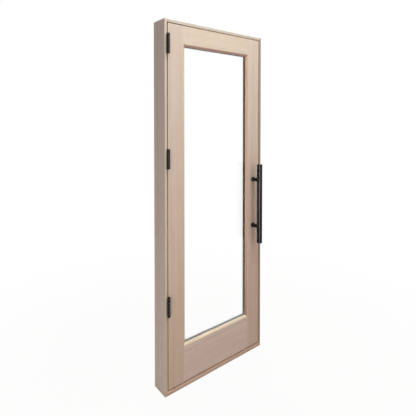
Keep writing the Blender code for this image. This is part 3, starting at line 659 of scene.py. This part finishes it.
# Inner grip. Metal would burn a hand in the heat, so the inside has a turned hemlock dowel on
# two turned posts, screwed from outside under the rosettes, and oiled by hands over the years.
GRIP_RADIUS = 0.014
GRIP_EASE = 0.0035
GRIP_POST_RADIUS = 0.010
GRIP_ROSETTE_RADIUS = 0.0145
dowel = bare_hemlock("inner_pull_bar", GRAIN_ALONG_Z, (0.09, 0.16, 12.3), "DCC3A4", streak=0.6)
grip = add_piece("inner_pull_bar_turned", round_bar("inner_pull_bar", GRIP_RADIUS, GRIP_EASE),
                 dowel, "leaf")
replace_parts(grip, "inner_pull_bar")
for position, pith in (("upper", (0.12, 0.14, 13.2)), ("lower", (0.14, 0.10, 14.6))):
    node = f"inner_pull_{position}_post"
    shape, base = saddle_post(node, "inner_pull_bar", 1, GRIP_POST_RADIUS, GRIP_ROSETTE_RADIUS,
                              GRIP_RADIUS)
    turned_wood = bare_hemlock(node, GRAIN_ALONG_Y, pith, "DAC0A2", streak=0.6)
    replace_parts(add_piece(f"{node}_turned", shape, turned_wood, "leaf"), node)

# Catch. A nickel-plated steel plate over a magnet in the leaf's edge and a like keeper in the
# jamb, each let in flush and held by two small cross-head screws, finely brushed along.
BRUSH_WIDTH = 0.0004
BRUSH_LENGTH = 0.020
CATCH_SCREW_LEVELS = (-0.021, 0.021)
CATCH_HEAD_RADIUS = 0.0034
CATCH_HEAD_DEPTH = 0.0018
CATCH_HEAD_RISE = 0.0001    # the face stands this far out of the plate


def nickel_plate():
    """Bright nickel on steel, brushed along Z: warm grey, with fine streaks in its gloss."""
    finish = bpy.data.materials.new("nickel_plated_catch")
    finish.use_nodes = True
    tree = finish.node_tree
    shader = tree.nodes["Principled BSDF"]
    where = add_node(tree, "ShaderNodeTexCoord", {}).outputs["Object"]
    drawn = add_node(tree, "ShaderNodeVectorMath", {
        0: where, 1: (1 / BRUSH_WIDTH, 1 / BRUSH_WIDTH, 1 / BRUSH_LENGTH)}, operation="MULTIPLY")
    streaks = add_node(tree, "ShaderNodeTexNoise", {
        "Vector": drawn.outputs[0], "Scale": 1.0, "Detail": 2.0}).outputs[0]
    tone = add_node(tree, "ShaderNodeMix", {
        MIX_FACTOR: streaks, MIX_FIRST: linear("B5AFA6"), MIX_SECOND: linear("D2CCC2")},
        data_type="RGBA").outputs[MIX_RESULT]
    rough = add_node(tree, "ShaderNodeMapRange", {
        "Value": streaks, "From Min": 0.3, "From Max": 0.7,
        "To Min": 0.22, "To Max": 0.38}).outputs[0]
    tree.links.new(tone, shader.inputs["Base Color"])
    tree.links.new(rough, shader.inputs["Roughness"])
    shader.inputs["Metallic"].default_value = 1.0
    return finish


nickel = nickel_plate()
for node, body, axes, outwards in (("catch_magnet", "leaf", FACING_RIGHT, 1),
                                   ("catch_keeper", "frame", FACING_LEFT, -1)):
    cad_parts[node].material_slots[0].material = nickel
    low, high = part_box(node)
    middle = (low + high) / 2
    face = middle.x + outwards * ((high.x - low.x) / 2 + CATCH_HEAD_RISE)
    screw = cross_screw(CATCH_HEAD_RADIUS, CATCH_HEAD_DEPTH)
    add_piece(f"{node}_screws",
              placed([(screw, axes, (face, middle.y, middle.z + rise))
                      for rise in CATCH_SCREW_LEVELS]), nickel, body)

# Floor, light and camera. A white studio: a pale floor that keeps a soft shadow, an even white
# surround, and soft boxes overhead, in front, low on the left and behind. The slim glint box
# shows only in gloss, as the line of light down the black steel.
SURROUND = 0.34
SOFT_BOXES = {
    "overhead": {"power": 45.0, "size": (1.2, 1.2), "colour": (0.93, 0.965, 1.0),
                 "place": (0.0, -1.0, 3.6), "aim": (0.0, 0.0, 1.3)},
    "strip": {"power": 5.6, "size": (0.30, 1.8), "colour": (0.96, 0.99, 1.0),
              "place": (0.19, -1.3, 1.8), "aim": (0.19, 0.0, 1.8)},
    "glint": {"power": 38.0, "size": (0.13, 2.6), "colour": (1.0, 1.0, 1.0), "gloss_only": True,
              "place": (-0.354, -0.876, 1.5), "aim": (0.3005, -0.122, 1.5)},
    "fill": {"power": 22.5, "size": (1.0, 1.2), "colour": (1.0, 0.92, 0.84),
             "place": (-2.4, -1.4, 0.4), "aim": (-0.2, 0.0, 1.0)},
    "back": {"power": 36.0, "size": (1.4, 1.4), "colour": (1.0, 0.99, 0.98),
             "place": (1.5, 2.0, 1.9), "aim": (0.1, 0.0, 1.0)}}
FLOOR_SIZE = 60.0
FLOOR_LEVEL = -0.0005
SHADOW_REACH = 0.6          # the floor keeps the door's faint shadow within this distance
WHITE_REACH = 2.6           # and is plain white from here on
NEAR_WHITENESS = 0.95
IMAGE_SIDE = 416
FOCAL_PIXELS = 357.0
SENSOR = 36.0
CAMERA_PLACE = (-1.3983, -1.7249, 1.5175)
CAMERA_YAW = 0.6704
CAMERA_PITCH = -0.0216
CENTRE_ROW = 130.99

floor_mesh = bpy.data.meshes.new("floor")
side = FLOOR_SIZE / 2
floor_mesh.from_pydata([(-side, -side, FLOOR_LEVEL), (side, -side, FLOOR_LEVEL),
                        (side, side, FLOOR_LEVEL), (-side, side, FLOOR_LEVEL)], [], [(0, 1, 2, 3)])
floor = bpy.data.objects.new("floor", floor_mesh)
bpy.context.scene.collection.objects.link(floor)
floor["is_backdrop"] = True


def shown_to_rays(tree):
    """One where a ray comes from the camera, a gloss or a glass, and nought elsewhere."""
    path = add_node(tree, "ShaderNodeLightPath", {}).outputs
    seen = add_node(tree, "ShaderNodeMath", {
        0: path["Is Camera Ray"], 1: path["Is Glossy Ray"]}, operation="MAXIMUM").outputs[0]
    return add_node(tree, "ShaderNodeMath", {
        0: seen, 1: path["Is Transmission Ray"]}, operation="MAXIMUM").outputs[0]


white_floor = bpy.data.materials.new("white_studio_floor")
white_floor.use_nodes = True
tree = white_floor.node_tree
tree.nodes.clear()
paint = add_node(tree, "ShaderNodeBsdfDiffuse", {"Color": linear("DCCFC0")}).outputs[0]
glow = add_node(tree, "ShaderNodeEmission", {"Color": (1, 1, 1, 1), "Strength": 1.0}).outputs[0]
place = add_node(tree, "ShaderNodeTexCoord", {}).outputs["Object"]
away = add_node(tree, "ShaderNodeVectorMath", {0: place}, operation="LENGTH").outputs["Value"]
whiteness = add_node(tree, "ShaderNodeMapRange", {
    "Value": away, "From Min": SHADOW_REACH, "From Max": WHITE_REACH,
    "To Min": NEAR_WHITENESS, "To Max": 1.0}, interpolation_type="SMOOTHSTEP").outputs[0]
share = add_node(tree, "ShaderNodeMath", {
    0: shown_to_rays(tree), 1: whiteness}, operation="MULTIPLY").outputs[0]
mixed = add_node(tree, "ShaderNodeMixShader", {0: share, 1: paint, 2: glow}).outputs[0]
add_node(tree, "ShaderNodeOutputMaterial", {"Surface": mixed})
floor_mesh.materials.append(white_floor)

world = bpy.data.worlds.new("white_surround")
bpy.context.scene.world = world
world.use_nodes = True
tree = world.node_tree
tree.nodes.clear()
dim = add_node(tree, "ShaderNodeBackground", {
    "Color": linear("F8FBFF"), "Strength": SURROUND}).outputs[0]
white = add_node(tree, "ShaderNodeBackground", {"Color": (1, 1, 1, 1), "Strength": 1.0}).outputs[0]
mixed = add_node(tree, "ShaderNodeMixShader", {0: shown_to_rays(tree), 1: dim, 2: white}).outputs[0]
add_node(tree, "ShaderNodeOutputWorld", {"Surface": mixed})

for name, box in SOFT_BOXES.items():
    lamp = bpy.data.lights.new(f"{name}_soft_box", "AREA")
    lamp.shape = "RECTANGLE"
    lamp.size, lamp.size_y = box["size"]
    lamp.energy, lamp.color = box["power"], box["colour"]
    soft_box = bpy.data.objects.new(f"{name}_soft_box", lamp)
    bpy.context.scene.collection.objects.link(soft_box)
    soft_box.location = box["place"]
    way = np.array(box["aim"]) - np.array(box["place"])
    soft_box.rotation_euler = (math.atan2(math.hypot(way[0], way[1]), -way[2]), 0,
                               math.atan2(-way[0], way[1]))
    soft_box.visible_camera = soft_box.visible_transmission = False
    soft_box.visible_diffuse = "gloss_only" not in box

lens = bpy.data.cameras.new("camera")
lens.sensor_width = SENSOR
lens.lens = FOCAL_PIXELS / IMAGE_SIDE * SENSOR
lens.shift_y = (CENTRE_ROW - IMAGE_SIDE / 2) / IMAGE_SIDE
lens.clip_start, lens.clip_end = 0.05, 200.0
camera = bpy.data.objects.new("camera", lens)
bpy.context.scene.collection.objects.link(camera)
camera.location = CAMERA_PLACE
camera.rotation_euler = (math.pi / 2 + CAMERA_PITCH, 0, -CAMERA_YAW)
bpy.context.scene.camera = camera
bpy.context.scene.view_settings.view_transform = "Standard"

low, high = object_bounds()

--- EXERCISE AIM ---
Exactly as written, please reproduce the lines from the first line of the data to the line containing "CATCH_HEAD_RISE = 0.0001", inclusive, and nothing else.

--- COMPLETE RESPONSE ---
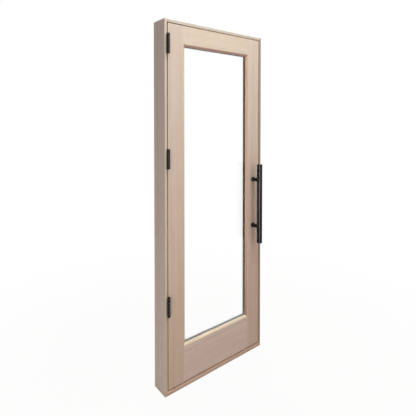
Keep writing the Blender code for this image. This is part 3, starting at line 659 of scene.py. This part finishes it.
# Inner grip. Metal would burn a hand in the heat, so the inside has a turned hemlock dowel on
# two turned posts, screwed from outside under the rosettes, and oiled by hands over the years.
GRIP_RADIUS = 0.014
GRIP_EASE = 0.0035
GRIP_POST_RADIUS = 0.010
GRIP_ROSETTE_RADIUS = 0.0145
dowel = bare_hemlock("inner_pull_bar", GRAIN_ALONG_Z, (0.09, 0.16, 12.3), "DCC3A4", streak=0.6)
grip = add_piece("inner_pull_bar_turned", round_bar("inner_pull_bar", GRIP_RADIUS, GRIP_EASE),
                 dowel, "leaf")
replace_parts(grip, "inner_pull_bar")
for position, pith in (("upper", (0.12, 0.14, 13.2)), ("lower", (0.14, 0.10, 14.6))):
    node = f"inner_pull_{position}_post"
    shape, base = saddle_post(node, "inner_pull_bar", 1, GRIP_POST_RADIUS, GRIP_ROSETTE_RADIUS,
                              GRIP_RADIUS)
    turned_wood = bare_hemlock(node, GRAIN_ALONG_Y, pith, "DAC0A2", streak=0.6)
    replace_parts(add_piece(f"{node}_turned", shape, turned_wood, "leaf"), node)

# Catch. A nickel-plated steel plate over a magnet in the leaf's edge and a like keeper in the
# jamb, each let in flush and held by two small cross-head screws, finely brushed along.
BRUSH_WIDTH = 0.0004
BRUSH_LENGTH = 0.020
CATCH_SCREW_LEVELS = (-0.021, 0.021)
CATCH_HEAD_RADIUS = 0.0034
CATCH_HEAD_DEPTH = 0.0018
CATCH_HEAD_RISE = 0.0001    # the face stands this far out of the plate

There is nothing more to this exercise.